На протяжении всего своего существования истерия являлась воплощением гендерных предубеждений и страха перед женщиной. Бесспорным подтверждением тому является этиология истерии, само название которой, как уже говорилось (часть 1), происходит от словосочетания «блуждающая матка».
Миллон и Дейвис отмечают следующее: «Странно, но для объяснения антисоциального поведения мужчин у них никогда не находили какого-нибудь органа, который мог бы оторваться, поселиться в мозгу и исказить восприятие».
Пытаясь исправить столь вопиющую гендерную необъективность, вместо термина «истерический» ввели в использование термины «гистрионический» и «театральный», чтобы подчеркнуть такие аспекты данной структуры характера, как жажда внимания и театральная наигранность. Однако это нововведение лишь немного охладило полемику вокруг термина. Хотя клиницистам время от времени напоминают о том, что данный клинический профиль встречается и у женщин, и у мужчин, все же в отношении мужчин-пациентов им либо пренебрегают, либо неверно диагностируют. Горовиц в попытке ликвидировать это «слепое пятно» акцентирует внимание на том, что «отсутствие устойчивой половой идентичности является неотъемлемой частью истерической структуры», а истерия, как мужская, так и женская, представляет собой «карикатуру» на сексуальную роль.
Как правило, у женщин несформировавшаяся половая идентичность проявляется в форме гиперфеминности, но может принимать и противоположную форму гипофеминности.

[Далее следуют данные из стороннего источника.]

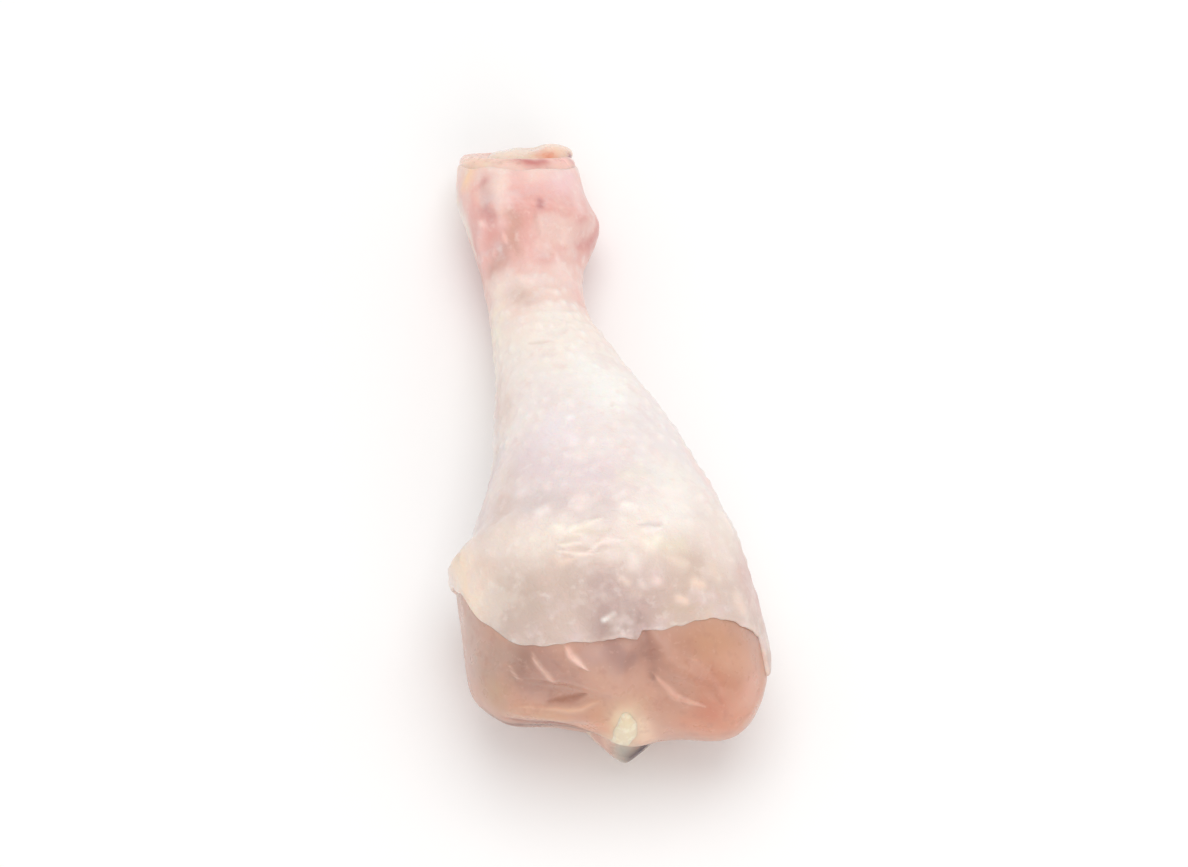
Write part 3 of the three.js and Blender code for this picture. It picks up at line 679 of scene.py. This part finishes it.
# Patches of colour, dents and bumps: path, reach, out, colour, cover
SKIN_PATCHES = [
    # the body
    ([(-26.6, 27.5, 33.1), (-26.8, 32.6, 32.2), (-27.6, 37.0, 30.7)], 4.6, 0, (255, 227, 204), 0.95),  # flap
    ([(-20.4, 25.5, 39.5), (-15.0, 22.5, 41.9), (-9.5, 22.8, 43.6)], 5.4, 0, (200, 177, 164), 0.8),
    ([(-21.6, 19.6, 37.6), (-15.0, 15.4, 40.4)], 3.6, 0, (206, 184, 173), 0.6),
    # The next patch is painted shade on the lower belly, where the skin turns down towards the knee.
    ([(-3.0, 20.5, 43.6), (-2.0, 15.0, 41.8), (3.0, 17.5, 42.5)], 5.4, 0, (186, 157, 152), 0.82),
    ([(-11.0, 24.0, 43.0), (-10.0, 16.0, 41.6)], 4.0, 0, (220, 198, 186), 0.5),
    ([(14.0, 18.3, 39.9), (9.0, 15.6, 41.0), (14.0, 25.0, 41.0)], 4.4, 0, (210, 185, 170), 0.75),
    ([(24.6, 29.6, 27.7), (25.7, 21.8, 26.5)], 3.6, 0, (222, 186, 180), 0.9),  # pink right edge
    ([(23.3, 25.4, 31.8), (23.7, 20.8, 31.3)], 2.6, 0, (218, 187, 180), 0.8),
    ([(19.6, 27.7, 36.8), (18.2, 30.2, 38.1)], 3.4, 0, (241, 223, 214), 0.7),
    ([(-2.5, 14.8, 41.8), (0.8, 14.4, 41.6)], 2.6, 0, (174, 146, 138), 0.95),
    ([(-20.6, 38.1, 39.2), (-17.6, 44.1, 37.0), (-15.9, 50.3, 35.2)], 4.8, 0, (222, 199, 190), 0.85),
    ([(-11.9, 40.9, 42.4), (-6.5, 37.6, 44.9), (-0.9, 37.0, 45.2)], 4.0, 0, (218, 201, 198), 0.8),
    ([(16.4, 16.4, 38.4)], 3.0, 0, (227, 205, 191), 0.6),
    ([(-2.2, 53.6, 40.3)], 3.0, 0, (236, 224, 221), 0.6),
    ([(-23.4, 31.7, 37.3)], 3.0, 0, (234, 206, 190), 0.6),
    ([(20.5, 45.0, 29.3), (18.0, 51.5, 29.5)], 2.6, 0, (244, 216, 212), 0.8),
    ([(-13.2, 54.8, 35.3), (-11.0, 48.0, 40.0), (0.5, 44.4, 43.4)], 4.6, 0, (233, 216, 217), 0.85),
    ([(-7.0, 57.0, 38.2)], 4.0, 0, (244, 232, 236), 0.6),
    ([(4.0, 43.3, 43.2), (7.2, 44.3, 42.1)], 2.2, 0, (243, 230, 218), 0.7),
    # The next patch is painted light: the lit right side of the belly with its soft sheen.
    ([(12.0, 36.0, 42.2), (13.5, 44.0, 38.8)], 4.6, 0, (252, 241, 234), 0.9),  # bright side of the belly
    ([(5.0, 62.0, 36.0), (3.0, 72.0, 31.0)], 4.6, 0, (255, 250, 244), 0.8),
    ([(-18.8, 36.4, 40.5), (-12.6, 34.1, 43.8)], 3.0, 0, (238, 220, 208), 0.6),
    # The next patch is partly the skin's mauve tone and partly painted shade on the left flank, turned away
    # from the light.
    ([(-22.0, 43.0, 30.0), (-19.4, 50.0, 28.0), (-16.4, 60.0, 25.0)], 3.6, 0, (222, 200, 198), 0.7),  # mauve
    ([(-14.6, 64.4, 28.3), (-14.2, 68.4, 26.8)], 3.0, 0, (234, 210, 200), 0.75),
    ([(-15.4, 66.5, 22.9), (-14.4, 74.0, 20.4)], 3.2, 0, (232, 206, 196), 0.7),
    # The next patch is the neck's cream skin and partly a painted soft highlight.
    ([(-3.4, 80.2, 27.8), (-2.0, 86.0, 24.6)], 4.0, 0, (255, 243, 234), 0.9),  # neck
    ([(3.1, 94.8, 17.8), (3.8, 91.2, 17.7)], 2.4, 0, (239, 196, 189), 0.8),
    ([(-11.6, 95.6, 18.6), (-11.6, 92.0, 18.4)], 2.0, 0, (250, 226, 212), 0.8),
    ([(-12.8, 90.2, 17.7), (-13.2, 86.0, 18.6)], 2.6, 0, (255, 240, 220), 1),
    ([(-8.6, 94.2, 21.0), (-6.8, 91.2, 22.2)], 2.2, -0.15, (217, 186, 175), 0.9),
    ([(-7.9, 97.0, 20.6), (-5.4, 96.2, 21.2)], 0.8, 0.3, (250, 214, 204), 0.85),
    ([(-0.9, 92.6, 21.4)], 0.7, 0.2, (255, 234, 226), 0.8),
    ([(0.6, 98.1, 19.6)], 2.4, 0, (250, 221, 214), 0.7),
    ([(0.4, 101.0, 19.8), (0.5, 100.0, 19.6)], 0.7, 0.25, (250, 222, 216), 0.9),
    # the ankle
    ([(-11.5, 117.4, 21.4), (-11.8, 114.1, 21.8), (-11.1, 111.0, 21.3)], 2.0, -0.3, (212, 151, 146), 1),
    ([(-11.4, 112.0, 21.6), (-11.4, 113.4, 21.8)], 1.2, -0.1, (217, 167, 163), 0.8),
    ([(-12.9, 118.4, 20.0), (-12.7, 114.6, 20.4)], 1.2, 0, (240, 178, 168), 0.9),
    ([(-7.2, 107.9, 22.3), (-7.7, 105.6, 21.0)], 1.5, -0.2, (220, 170, 154), 0.7),
    ([(-4.2, 110.6, 24.2), (-4.8, 107.4, 22.6)], 2.8, -0.1, (230, 174, 164), 0.8),
    ([(-1.5, 109.8, 24.0), (-1.3, 110.6, 24.1)], 0.8, 0, (190, 132, 132), 0.8),
    ([(-9.9, 103.9, 19.5), (-10.7, 101.7, 18.5), (-12.0, 100.9, 17.0)], 1.8, -0.2, (216, 171, 161), 1),
    ([(-12.9, 109.5, 18.6), (-13.6, 106.4, 16.4), (-13.3, 103.6, 15.4)], 1.6, 0.3, (243, 197, 190), 0.9),
    ([(-12.7, 110.1, 19.2)], 0.8, 0.35, (252, 216, 208), 0.95),
    ([(6.2, 106.6, 18.4), (5.8, 104.6, 17.4), (8.1, 106.4, 13.4)], 3.0, 0, (216, 156, 151), 0.97),
    ([(5.2, 117.4, 19.9), (3.4, 115.0, 21.7)], 3.0, 0, (244, 206, 206), 0.9),
    ([(6.6, 115.3, 18.8), (6.2, 110.2, 20.4)], 1.8, 0, (244, 206, 201), 0.8),
    ([(2.6, 107.5, 21.7), (-0.4, 104.4, 20.9), (-1.5, 101.7, 20.4)], 2.4, 0, (222, 166, 158), 0.82),
    ([(-9.2, 108.7, 21.4)], 1.4, 0, (244, 206, 200), 0.8),
    ([(-7.7, 110.0, 23.0), (-6.1, 107.6, 22.1), (-7.7, 105.8, 20.9), (-6.8, 102.5, 20.4)], 1.2, -0.15,
     (218, 170, 156), 0.75),  # tan wrinkle
    ([(-7.2, 120.0, 22.0), (-8.0, 115.3, 23.2), (-8.8, 111.0, 22.8)], 1.6, 0.25, (248, 211, 200), 0.9),
    ([(-1.3, 117.4, 22.8)], 2.4, 0, (250, 214, 204), 0.8),
    ([(-13.1, 122.3, 18.8), (-13.9, 119.8, 18.4)], 1.7, 0.2, (254, 212, 178), 1),  # peach corner
    # lifted flecks and fatty bumps
    ([(-3.7, 16.3, 42.2), (-2.8, 16.8, 42.4), (-2.0, 17.2, 42.5)], 0.45, 0.35, (248, 240, 234), 0.9),
    ([(6.2, 29.6, 44.4), (7.4, 29.0, 44.0), (8.2, 29.6, 43.7)], 1.5, 0.25, (252, 240, 224), 0.8),
    ([(2.9, 26.5, 44.6), (3.3, 25.8, 44.5)], 1.5, 0.35, (240, 226, 218), 0.85),
    ([(9.8, 28.4, 43.2), (12.8, 28.9, 41.8)], 1.5, -0.15, (234, 220, 200), 0.7),
    ([(10.6, 25.8, 42.7), (12.2, 25.1, 42.1)], 1.3, 0.25, (238, 218, 202), 0.7),
    ([(6.8, 22.0, 43.2)], 1.0, 0.25, (246, 220, 212), 0.85),
    ([(13.6, 21.5, 40.8), (15.0, 21.1, 40.0)], 1.1, 0.3, (246, 220, 202), 0.8),
    ([(10.3, 18.5, 41.5), (11.2, 18.1, 41.1)], 0.9, 0.3, (244, 216, 200), 0.8),
    ([(17.4, 24.4, 38.6), (18.3, 23.2, 37.9)], 1.4, 0.2, (238, 216, 200), 0.6),
    ([(4.2, 21.4, 43.6)], 1.1, 0.2, (228, 208, 200), 0.7),
    ([(0.2, 23.0, 44.2), (1.0, 22.2, 44.0)], 0.8, 0.2, (232, 210, 198), 0.7),
    ([(3.0, 37.0, 44.7), (5.4, 36.5, 44.3)], 1.0, 0.3, (255, 244, 238), 0.8),
    ([(21.6, 36.9, 32.5), (22.0, 35.6, 32.2)], 1.1, 0.35, (255, 238, 228), 0.8),
    ([(21.3, 19.6, 34.6), (21.9, 18.0, 33.8)], 1.4, 0.2, (242, 218, 204), 0.7),
    ([(-3.5, 58.7, 38.4)], 0.9, 0.25, (255, 248, 246), 0.85),
    ([(-4.5, 53.9, 39.9), (-4.0, 53.2, 40.2)], 1.1, 0.2, (250, 238, 240), 0.8),
    ([(-11.2, 38.9, 43.7), (-12.2, 38.4, 43.3)], 1.0, 0.25, (250, 238, 234), 0.85),
    ([(-14.8, 44.6, 39.6)], 1.2, 0.25, (242, 230, 232), 0.8),
    ([(-4.9, 38.0, 45.0), (-4.2, 40.0, 44.5)], 1.1, 0.15, (248, 230, 224), 0.6),
    ([(17.4, 53.1, 29.6)], 0.9, 0.4, (255, 242, 232), 0.85),
    ([(15.6, 57.4, 29.0)], 0.9, 0.4, (255, 244, 238), 0.85),
    ([(25.9, 13.8, 24.6), (25.7, 12.8, 23.6)], 0.9, 0.4, (242, 236, 224), 0.95),  # fat at the right corner
]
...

У истерических мужчин несформировавшаяся идентичность принимает форму чрезмерной чувствительности, или гипомаскулинности, либо самоуверенности, или гипермаскулинности.
В 20 веке истерия как диагноз утратила свои лидирующие позиции, но проблемы, порождаемые этой динамикой, по-прежнему находятся в центре многих современных психоаналитических дебатов. По-прежнему пытаются разобраться с тем, насколько сопоставимы правда личной истории и правда нарратива с его символической природой и целебными ресурсами. По-прежнему исследуется вопрос о том, каким образом и почему отдельные части психики обособляются в автономные реальности и уходят в скрытые места. По-прежнему не ослабевают дебаты по поводу того, желательно ли в ходе терапии вызывать сильный аффект, в особенности сексуализированный, и как им управлять.
Хотя тематика дискуссий остается прежней, «название» обсуждаемых явлений существенно изменилось. В настоящее время оживленные дискуссии вызывает само слово «травма», точнее говоря, вопрос о том, действительно ли она имела место в личной истории или все-таки порождена имагинально амплифицированными «воспоминаниями». Несколько лет тому назад в подобном ключе могла обсуждаться и сама «истерия». Кроме того, поведенческая и психологическая динамика, свойственная классической истерии, встречается в ряде других расстройств, которые в наши дни привлекают большое внимание клиницистов, среди них пищевые расстройства, множественное расстройство личности/диссоциативное расстройство идентичности и пограничное личностное расстройство – диагноз, которым часто злоупотребляют. Боллас утверждает, что злоупотребление диагнозом «пограничное расстройство» вытеснило истерию со сцены на какое-то время, но сейчас «истерия в своих красочных одеяниях» появляется вновь, заставляя нас «думать о ней снова и снова».